_MATERIAL:_
____
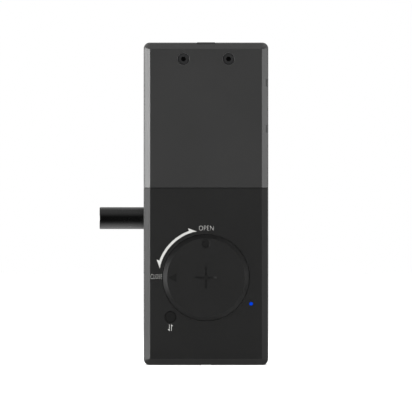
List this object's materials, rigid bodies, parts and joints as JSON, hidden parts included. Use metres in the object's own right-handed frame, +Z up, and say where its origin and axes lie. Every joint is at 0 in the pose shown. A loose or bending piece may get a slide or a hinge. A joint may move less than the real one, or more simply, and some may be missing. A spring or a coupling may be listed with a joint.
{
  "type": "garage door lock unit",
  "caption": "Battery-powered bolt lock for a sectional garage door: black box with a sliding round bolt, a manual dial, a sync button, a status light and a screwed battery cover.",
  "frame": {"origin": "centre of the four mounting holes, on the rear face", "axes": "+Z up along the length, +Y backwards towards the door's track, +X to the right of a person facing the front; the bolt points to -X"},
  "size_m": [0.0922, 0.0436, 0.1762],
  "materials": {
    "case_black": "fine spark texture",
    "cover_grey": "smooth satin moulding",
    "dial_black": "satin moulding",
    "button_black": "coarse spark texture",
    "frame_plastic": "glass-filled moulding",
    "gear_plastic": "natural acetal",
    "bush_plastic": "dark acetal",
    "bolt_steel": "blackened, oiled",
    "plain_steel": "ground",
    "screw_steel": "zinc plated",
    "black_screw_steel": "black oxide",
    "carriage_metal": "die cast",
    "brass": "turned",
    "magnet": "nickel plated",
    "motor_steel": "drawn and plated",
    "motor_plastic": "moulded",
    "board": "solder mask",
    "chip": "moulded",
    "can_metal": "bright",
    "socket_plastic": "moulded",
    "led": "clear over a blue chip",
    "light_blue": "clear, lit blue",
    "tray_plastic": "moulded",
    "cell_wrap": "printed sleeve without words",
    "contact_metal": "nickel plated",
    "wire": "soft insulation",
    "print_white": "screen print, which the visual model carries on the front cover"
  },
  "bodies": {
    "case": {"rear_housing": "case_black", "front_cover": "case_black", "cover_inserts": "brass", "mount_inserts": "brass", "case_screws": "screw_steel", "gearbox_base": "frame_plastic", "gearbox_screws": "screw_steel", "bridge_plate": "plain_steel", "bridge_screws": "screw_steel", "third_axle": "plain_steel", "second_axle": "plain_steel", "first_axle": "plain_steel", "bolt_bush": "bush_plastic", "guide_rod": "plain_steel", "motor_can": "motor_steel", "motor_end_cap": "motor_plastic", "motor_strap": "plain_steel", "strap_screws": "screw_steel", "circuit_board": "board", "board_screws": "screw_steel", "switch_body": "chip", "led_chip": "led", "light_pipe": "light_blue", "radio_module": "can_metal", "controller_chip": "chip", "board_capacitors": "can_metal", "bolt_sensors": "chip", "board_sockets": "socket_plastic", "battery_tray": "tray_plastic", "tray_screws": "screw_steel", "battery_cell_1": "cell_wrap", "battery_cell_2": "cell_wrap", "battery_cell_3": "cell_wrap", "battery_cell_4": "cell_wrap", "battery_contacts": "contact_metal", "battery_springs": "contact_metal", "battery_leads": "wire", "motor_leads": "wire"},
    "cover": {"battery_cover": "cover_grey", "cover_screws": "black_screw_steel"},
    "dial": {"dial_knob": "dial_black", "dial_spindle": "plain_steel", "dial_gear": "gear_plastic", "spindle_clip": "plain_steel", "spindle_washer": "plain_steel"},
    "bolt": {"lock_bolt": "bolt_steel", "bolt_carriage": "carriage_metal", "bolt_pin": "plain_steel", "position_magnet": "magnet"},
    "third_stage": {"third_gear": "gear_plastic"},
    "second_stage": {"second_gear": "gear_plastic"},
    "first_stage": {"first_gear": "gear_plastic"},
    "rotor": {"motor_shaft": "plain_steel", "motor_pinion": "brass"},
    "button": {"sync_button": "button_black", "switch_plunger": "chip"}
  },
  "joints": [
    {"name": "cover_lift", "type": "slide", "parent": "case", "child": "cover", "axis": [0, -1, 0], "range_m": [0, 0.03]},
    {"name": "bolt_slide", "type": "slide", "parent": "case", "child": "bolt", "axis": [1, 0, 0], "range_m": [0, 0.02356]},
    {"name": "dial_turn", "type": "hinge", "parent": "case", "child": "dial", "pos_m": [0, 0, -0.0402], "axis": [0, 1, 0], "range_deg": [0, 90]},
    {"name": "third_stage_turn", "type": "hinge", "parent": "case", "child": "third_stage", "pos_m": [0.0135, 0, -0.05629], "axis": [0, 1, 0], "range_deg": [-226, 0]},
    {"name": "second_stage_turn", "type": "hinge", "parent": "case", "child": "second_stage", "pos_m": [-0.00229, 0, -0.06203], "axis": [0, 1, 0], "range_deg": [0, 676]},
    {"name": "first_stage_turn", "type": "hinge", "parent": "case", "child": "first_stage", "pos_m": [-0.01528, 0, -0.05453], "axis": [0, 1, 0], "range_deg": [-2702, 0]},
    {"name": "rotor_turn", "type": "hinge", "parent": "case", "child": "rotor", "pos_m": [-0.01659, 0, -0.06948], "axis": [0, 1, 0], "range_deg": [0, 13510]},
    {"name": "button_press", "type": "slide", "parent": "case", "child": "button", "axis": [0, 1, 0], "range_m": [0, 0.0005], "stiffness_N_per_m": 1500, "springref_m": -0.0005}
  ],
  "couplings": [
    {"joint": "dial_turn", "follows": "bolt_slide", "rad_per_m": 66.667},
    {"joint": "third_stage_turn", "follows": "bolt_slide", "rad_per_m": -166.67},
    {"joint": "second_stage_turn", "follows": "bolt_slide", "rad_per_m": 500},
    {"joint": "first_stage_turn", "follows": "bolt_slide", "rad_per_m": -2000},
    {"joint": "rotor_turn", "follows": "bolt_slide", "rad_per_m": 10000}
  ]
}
____
_YOUR INSTRUCTIONS:_ Would you reproduce the material above in full, exactly as given?

_CORRECT RESULT:_
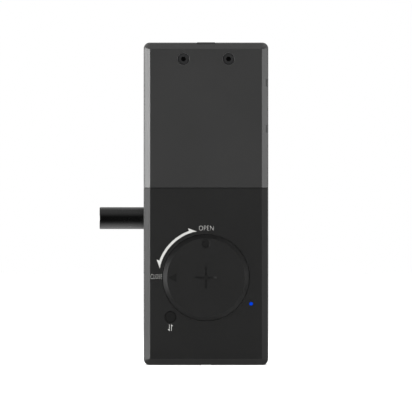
List this object's materials, rigid bodies, parts and joints as JSON, hidden parts included. Use metres in the object's own right-handed frame, +Z up, and say where its origin and axes lie. Every joint is at 0 in the pose shown. A loose or bending piece may get a slide or a hinge. A joint may move less than the real one, or more simply, and some may be missing. A spring or a coupling may be listed with a joint.
{
  "type": "garage door lock unit",
  "caption": "Battery-powered bolt lock for a sectional garage door: black box with a sliding round bolt, a manual dial, a sync button, a status light and a screwed battery cover.",
  "frame": {"origin": "centre of the four mounting holes, on the rear face", "axes": "+Z up along the length, +Y backwards towards the door's track, +X to the right of a person facing the front; the bolt points to -X"},
  "size_m": [0.0922, 0.0436, 0.1762],
  "materials": {
    "case_black": "fine spark texture",
    "cover_grey": "smooth satin moulding",
    "dial_black": "satin moulding",
    "button_black": "coarse spark texture",
    "frame_plastic": "glass-filled moulding",
    "gear_plastic": "natural acetal",
    "bush_plastic": "dark acetal",
    "bolt_steel": "blackened, oiled",
    "plain_steel": "ground",
    "screw_steel": "zinc plated",
    "black_screw_steel": "black oxide",
    "carriage_metal": "die cast",
    "brass": "turned",
    "magnet": "nickel plated",
    "motor_steel": "drawn and plated",
    "motor_plastic": "moulded",
    "board": "solder mask",
    "chip": "moulded",
    "can_metal": "bright",
    "socket_plastic": "moulded",
    "led": "clear over a blue chip",
    "light_blue": "clear, lit blue",
    "tray_plastic": "moulded",
    "cell_wrap": "printed sleeve without words",
    "contact_metal": "nickel plated",
    "wire": "soft insulation",
    "print_white": "screen print, which the visual model carries on the front cover"
  },
  "bodies": {
    "case": {"rear_housing": "case_black", "front_cover": "case_black", "cover_inserts": "brass", "mount_inserts": "brass", "case_screws": "screw_steel", "gearbox_base": "frame_plastic", "gearbox_screws": "screw_steel", "bridge_plate": "plain_steel", "bridge_screws": "screw_steel", "third_axle": "plain_steel", "second_axle": "plain_steel", "first_axle": "plain_steel", "bolt_bush": "bush_plastic", "guide_rod": "plain_steel", "motor_can": "motor_steel", "motor_end_cap": "motor_plastic", "motor_strap": "plain_steel", "strap_screws": "screw_steel", "circuit_board": "board", "board_screws": "screw_steel", "switch_body": "chip", "led_chip": "led", "light_pipe": "light_blue", "radio_module": "can_metal", "controller_chip": "chip", "board_capacitors": "can_metal", "bolt_sensors": "chip", "board_sockets": "socket_plastic", "battery_tray": "tray_plastic", "tray_screws": "screw_steel", "battery_cell_1": "cell_wrap", "battery_cell_2": "cell_wrap", "battery_cell_3": "cell_wrap", "battery_cell_4": "cell_wrap", "battery_contacts": "contact_metal", "battery_springs": "contact_metal", "battery_leads": "wire", "motor_leads": "wire"},
    "cover": {"battery_cover": "cover_grey", "cover_screws": "black_screw_steel"},
    "dial": {"dial_knob": "dial_black", "dial_spindle": "plain_steel", "dial_gear": "gear_plastic", "spindle_clip": "plain_steel", "spindle_washer": "plain_steel"},
    "bolt": {"lock_bolt": "bolt_steel", "bolt_carriage": "carriage_metal", "bolt_pin": "plain_steel", "position_magnet": "magnet"},
    "third_stage": {"third_gear": "gear_plastic"},
    "second_stage": {"second_gear": "gear_plastic"},
    "first_stage": {"first_gear": "gear_plastic"},
    "rotor": {"motor_shaft": "plain_steel", "motor_pinion": "brass"},
    "button": {"sync_button": "button_black", "switch_plunger": "chip"}
  },
  "joints": [
    {"name": "cover_lift", "type": "slide", "parent": "case", "child": "cover", "axis": [0, -1, 0], "range_m": [0, 0.03]},
    {"name": "bolt_slide", "type": "slide", "parent": "case", "child": "bolt", "axis": [1, 0, 0], "range_m": [0, 0.02356]},
    {"name": "dial_turn", "type": "hinge", "parent": "case", "child": "dial", "pos_m": [0, 0, -0.0402], "axis": [0, 1, 0], "range_deg": [0, 90]},
    {"name": "third_stage_turn", "type": "hinge", "parent": "case", "child": "third_stage", "pos_m": [0.0135, 0, -0.05629], "axis": [0, 1, 0], "range_deg": [-226, 0]},
    {"name": "second_stage_turn", "type": "hinge", "parent": "case", "child": "second_stage", "pos_m": [-0.00229, 0, -0.06203], "axis": [0, 1, 0], "range_deg": [0, 676]},
    {"name": "first_stage_turn", "type": "hinge", "parent": "case", "child": "first_stage", "pos_m": [-0.01528, 0, -0.05453], "axis": [0, 1, 0], "range_deg": [-2702, 0]},
    {"name": "rotor_turn", "type": "hinge", "parent": "case", "child": "rotor", "pos_m": [-0.01659, 0, -0.06948], "axis": [0, 1, 0], "range_deg": [0, 13510]},
    {"name": "button_press", "type": "slide", "parent": "case", "child": "button", "axis": [0, 1, 0], "range_m": [0, 0.0005], "stiffness_N_per_m": 1500, "springref_m": -0.0005}
  ],
  "couplings": [
    {"joint": "dial_turn", "follows": "bolt_slide", "rad_per_m": 66.667},
    {"joint": "third_stage_turn", "follows": "bolt_slide", "rad_per_m": -166.67},
    {"joint": "second_stage_turn", "follows": "bolt_slide", "rad_per_m": 500},
    {"joint": "first_stage_turn", "follows": "bolt_slide", "rad_per_m": -2000},
    {"joint": "rotor_turn", "follows": "bolt_slide", "rad_per_m": 10000}
  ]
}